Passionate entrepreneurs take on holistic health

CATEGORIES: News, Students


The LAS Innovation and Entrepreneurship (I+E) Academy has been known to connect students with the resources and connections that they require to succeed within the program. Luckily, for Chloe Lintvedt (‘24 psychology) and Kailee Shroyer (‘26 kinesiology), this meant a partnership that would give them the opportunity to both thrive.

How they came to know each other is a different story. Lintvedt and Shroyer were originally connected with academy director Rebecca Runyon. They were both encouraged to take the next step and bring their ideas to life within the academy.

During their first semester in the academy, they were put into groups based on a ranking system of different topics. They found that they both had familiar interests within mental health. From there, they put their heads together to think of different ideas that they both shared an interest in.

Kailee Shroyer attends the Innovation and Entrepreneurship Academy Showcase
(Amy Juhnke/Iowa State University).

Bringing clarity and trust to the vitamin industry

Their project is to create a personalized vitamin for women that caters to different personal needs.

“Our goal is to narrow it down into one pill or one vitamin that’s personalized to everyone, or to each individual,” Lintvedt said. “If you lack vitamin D over the winter months, it would be tailored to your body type. It’s meant to fulfill what your body is lacking.”

The project focuses on vitamin deficiencies. Shroyer says that it’s easier to put a singular vitamin on a shelf, rather than specific medicine for each deficiency. Together they want to create a vitamin that diminishes the need to take numerous pills in the morning or at night.
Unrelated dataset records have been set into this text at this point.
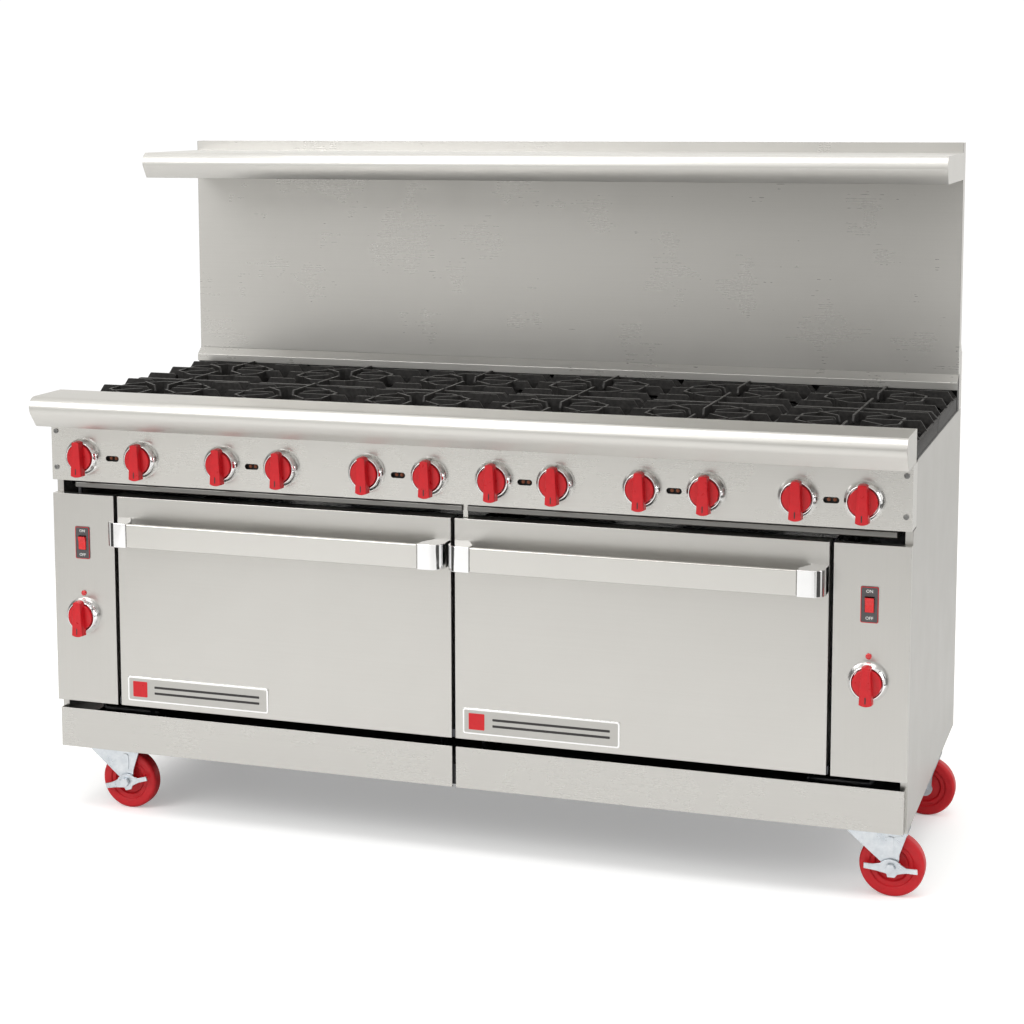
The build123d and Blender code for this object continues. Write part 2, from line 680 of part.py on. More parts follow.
def make_top_grates():
    """Twelve cast grates: side rails, end bars, octagon ring, straight and diagonal fingers."""
    size_x, size_y = grate_size
    half_x, half_y = size_x / 2, size_y / 2
    bar, ring, finger_pitch = 5.0, 104.0, 113.0
    underside, ring_underside = finger_z - 20, finger_z - 30
    with BuildPart() as grate:
        for side in (-1, 1):
            plate(mirrored(side, half_x - bar, half_x), (-half_y, half_y), (rim_z, rail_top_z))
            with BuildSketch(front_plane(half_y if side > 0 else bar - half_y)):
                with BuildLine():
                    Polyline((-half_x, rim_z + 6), (half_x, rim_z + 6), (half_x, rail_top_z),
                             (half_x - 13, finger_z - 5), (13 - half_x, finger_z - 5),
                             (-half_x, rail_top_z), close=True)
                make_face()
            extrude(amount=bar)
            for y in (-finger_pitch, 0, finger_pitch):
                tip = 28 if y == 0 else 74
                with BuildSketch(Plane.XZ.offset(-(y + bar / 2))):
                    with BuildLine():
                        Polyline(*[(side * px, pz) for px, pz in (
                            (half_x, rail_top_z - 14), (half_x, rail_top_z),
                            (half_x - 13, finger_z), (tip + 4, finger_z), (tip, finger_z - 5),
                            (tip, finger_z - 16), (tip + 14, underside),
                            (half_x - 18, underside))], close=True)
                    make_face()
                extrude(amount=bar)
        with BuildSketch(Plane.XY.offset(ring_underside)):
            RegularPolygon(ring, 8, major_radius=False, rotation=22.5)
            RegularPolygon(ring - bar, 8, major_radius=False, rotation=22.5, mode=Mode.SUBTRACT)
        extrude(amount=finger_z - 2 - ring_underside)
        for angle in (45, 90, 135, 225, 270, 315):
            reach = half_y - bar if angle in (90, 270) else ring + 1
            slope = Plane(origin=(0, 0, 0), x_dir=(cos(radians(angle)), sin(radians(angle)), 0),
                          z_dir=(sin(radians(angle)), -cos(radians(angle)), 0))
            with BuildSketch(slope.offset(-bar / 2)):
                with BuildLine():
                    Polyline((34, finger_z - 12), (40, finger_z), (reach, finger_z),
                             (reach, underside), (46, underside), (34, finger_z - 16),
                             close=True)
                make_face()
            extrude(amount=bar)
    with BuildPart() as grates:
        with Locations(*[(x, y, 0) for x in columns for y in grate_y.values()]):
            add(grate.part)
    save("top_grates", grates)


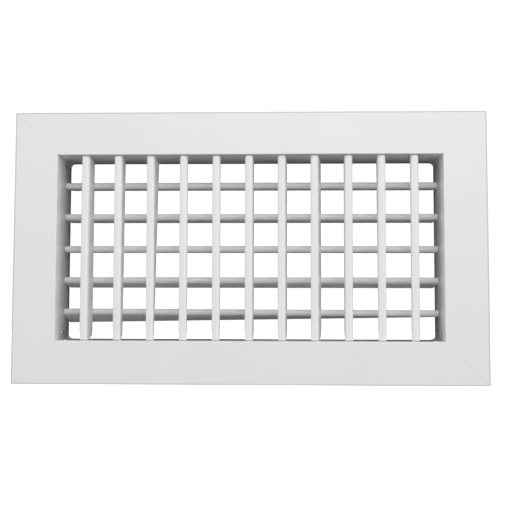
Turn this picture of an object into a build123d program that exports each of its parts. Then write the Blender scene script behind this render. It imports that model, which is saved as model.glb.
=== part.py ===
from build123d import *
import os
from math import cos, radians, sin

# Double-deflection air grille: a mitred aluminium frame with a neck, and two rows of turning blades.
# Millimetres. X runs along the width, Z is up and the face looks towards -Y. The origin is the centre
# of the opening, in the plane of the wall that the flange closes on to.

# Frame section
openWidth = 292.5
openHeight = 141.0
flangeWidth = 32.5
flangeThickness = 1.3
lipDepth = 4.5  # face to wall
lipThickness = 1.3
neckWall = 1.25
neckDepth = 36.5  # behind the wall plane
cornerRadius = 1.2
frontEdgeRadius = 1.1
mouthEdgeRadius = 0.7
mitreGap = 0.05

# Channel behind the flange, and the corner keys in it
ribThickness = 1.0
ribHeight = 2.4
channelWidth = 12.0
channelInset = 9.0  # outer edge of the flange to the channel
keyThickness = 2.0
keyLegLength = 30.0
keyClearance = 0.1

# Blade section, measured along the chord from the pivot
frontNoseRadius = 3.0
rearNoseRadius = 2.5
noseAhead = 4.5  # pivot to the tip of the nose
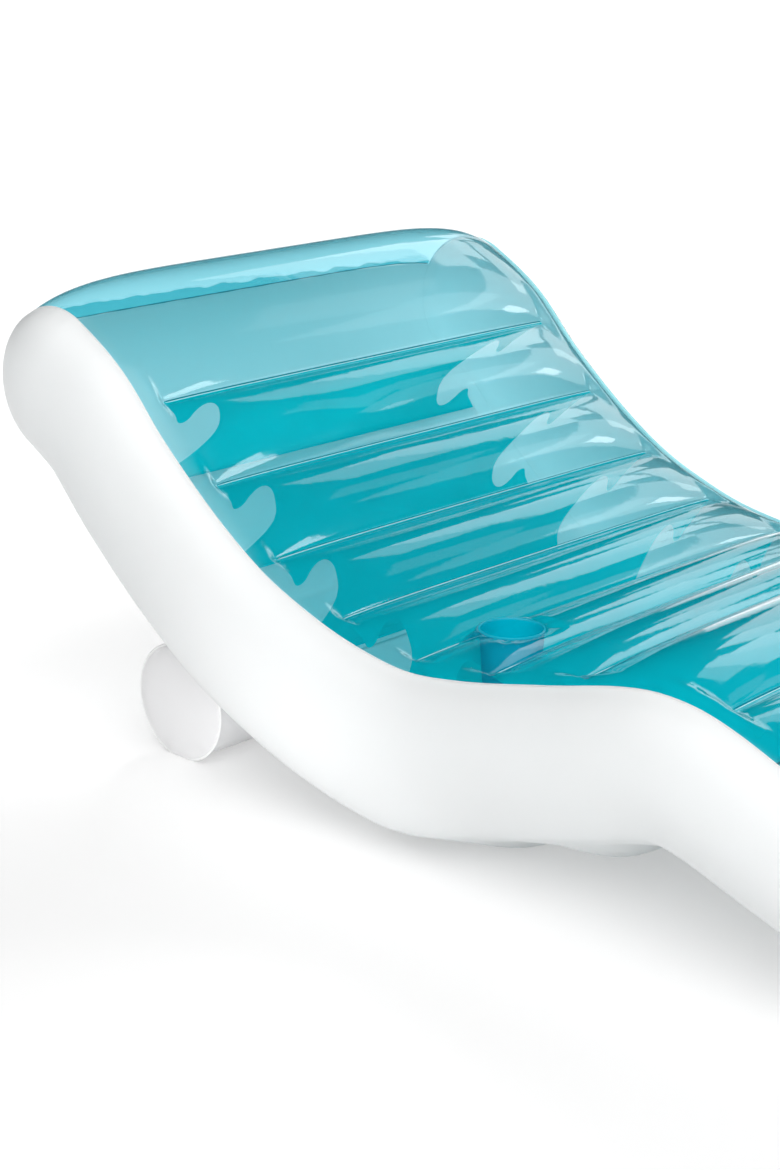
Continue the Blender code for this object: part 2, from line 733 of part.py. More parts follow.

“Another one of our goals is to be clear and open with our ingredients. It’s sort of a ‘what you see is what you get’ kind of thing. I think it’ll bring clarity and trust to women in the vitamin industry,” Lintvedt said.

Shroyer’s internship experience piqued her interest in women’s health and holistic health before she teamed up with Lintvedt in the academy.

“I interned at a chiropractic office that was also a functional medicine clinic and so we wanted to take a more holistic route, but still something that is personal to us and something we’re passionate about too,” Shroyer said.

The LAS I+E Academy is a two-year course created for students that want to bring their own ideas to life. Students are given the chance to sharpen their entrepreneurship skills and acquire other useful skills in the field along the way. The course meets every Tuesday and focuses on key concepts of entrepreneurship.

The course suggests that students use smart goals. This helps students participating in the course with organization and time management. Lintvedt says that having a timeline helps them narrow down their goals.

“If you say, for example, I want to start eating healthier. Most likely, you’re not going to reach that goal. You have to say, ‘I am going to eat healthier by having broccoli every week,’” Lintvedt said. “You have to make it specific, measurable, attainable, relevant, and under a time constraint.”

Making strides

Lintvedt and Shroyer were recently accepted into the Okoboji Entrepreneurial Institute in Okoboji, Iowa, which is a five-day college credit course for students that want to participate in an advanced study of entrepreneurship. Participants are given the chance to network and connect with other successful entrepreneurs.

“It would be helpful to get connected with others that have experience within the vitamin industry production-wise. It’s not going to be an easy process and we’re only at the beginning of this process but that would be a good next step to take,” Shroyer said.

Chloe Lintvedt attends the Innovation and Entrepreneurship Academy Showcase (Amy Juhnke/Iowa State University).

They know that their project is not without its challenges. They’ve learned how to communicate with each other and solve problems efficiently.

“Our plan right now is to connect with holistic and functional medicine clinics and go through referral from them. So, we want to get connected with them and then hopefully they’ll refer our product to their clients,” Lintvedt said.

Lintvedt and Shroyer said that had it not been for the support and guidance of their mentors and faculty members within the academy, they wouldn’t have landed in the position that they are in now.

“I feel like everyone Rebecca brings in she brings in for a purpose. I can always go to them and they’re all willing to reach out to others that want to help us too,” Shroyer said.